1997 - Werner Koch attends a lecture by Richard Stallman, who urges the audience to write a free, open-source version of PGP. Koch started developing GPG and released a beta version.

1999 - Koch releases GPG version 1.0.0, the first production version. The German government awarded Koch a grant to make GPG run on Windows, among other objectives.

2014 - Koch receives additional funding for GPG from a crowdsourcing initiative.

Today, the GPG encryption software is continuously developed by Werner Koch, with the help of a handful of other developers. As of this writing, the current version of GPG is 2.4.3. 

Discover how to implement robust encryption solutions like PGP and GPG to support your business needs. Book a demo with us to see how JSCAPE MFT Server can secure your data transfers and communications.

How does GPG encryption work?

Since GPG is patterned after PGP and follows the OpenPGP standard, its encryption method is similar to PGP. Meaning it uses a combination of symmetric and asymmetric encryption. Symmetric encryption is used to encrypt and decrypt the files or messages, while asymmetric encryption distributes the symmetric keys.

How to encrypt and decrypt data with GPG

As expected, GPG’s encryption and decryption process is similar to PGP's. Please review the steps outlined above for PGP. Again, you don’t have to perform those steps manually. More often than not, whatever software application you use will perform these steps automatically.

In most cases, the most you’ll have to do is:

  1. Generate your keys.
  2. Import your keys to the application.
  3. Point to the relevant key (e.g., public key for encryption) in a graphical user interface.

The application will do the rest when it’s time to encrypt or decrypt.

Here’s a blog post detailing three options for generating PGP keys: Three Ways To Generate OpenPGP Keys.

One of the options uses GPG4Win, a software suite that includes GPG for Windows. That post also briefly covers importing your generated keys into the JSCAPE MFT Server.

GPG Encryption use cases

GPG has the same use cases as PGP, so we encourage you to review the similar section for PGP above.

The key differences between PGP and GPG

Despite their striking similarities, PGP and GPG have two key differences: licensing and support.


PGP is closed-source and proprietary, while GPG is open-source and free software. Meaning the former typically requires licensing fees, while the latter doesn’t. You’re free to view and modify the GPG source code.


PGP offers customer support through an official support portal like other proprietary software solutions. With GPG, however, support isn’t as straightforward. You can get help from the GPG community or third-party service providers.

Which is better for your business?

Since PGP and GPG are interoperable, especially for the most recent versions, you can use them side by side. However, if pressed to choose one, your choice will mostly depend on how you view the licensing and support aspects. If the availability and reliability of customer support are a big deal to you and you don’t mind paying a license fee, then PGP would be a better choice.

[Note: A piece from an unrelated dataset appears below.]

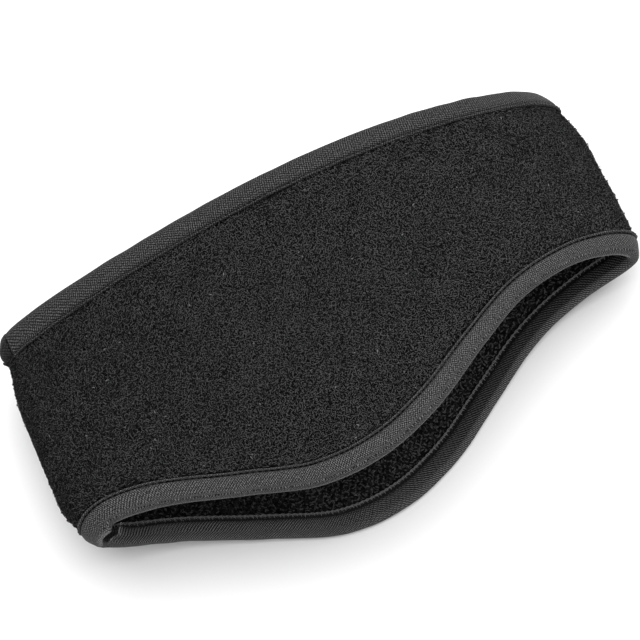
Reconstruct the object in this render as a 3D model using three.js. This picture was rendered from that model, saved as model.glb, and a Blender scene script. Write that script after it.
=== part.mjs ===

On the other hand, if you’re confident you can find answers or resolve GPG-related issues on your own or through a third party, then GPG would be the better one. Besides, it’s free.

Tips for using PGP or GPG

Here are some tips for using PGP or GPG effectively:

  1. Never share your PGP private key, and store it in a safe place. This will ensure only you can decrypt files meant for you.
  2. Update your software regularly. This practice isn’t only meant to mitigate PGP/GPG-related threats and other cyber threats.
  3. Verify the authenticity of the other party’s public key. Every public key has a fingerprint. In a secure channel, ask the other party what their public key’s fingerprint is and then compare that with what you have.
  4. Use a strong and unique passphrase to protect your PGP key.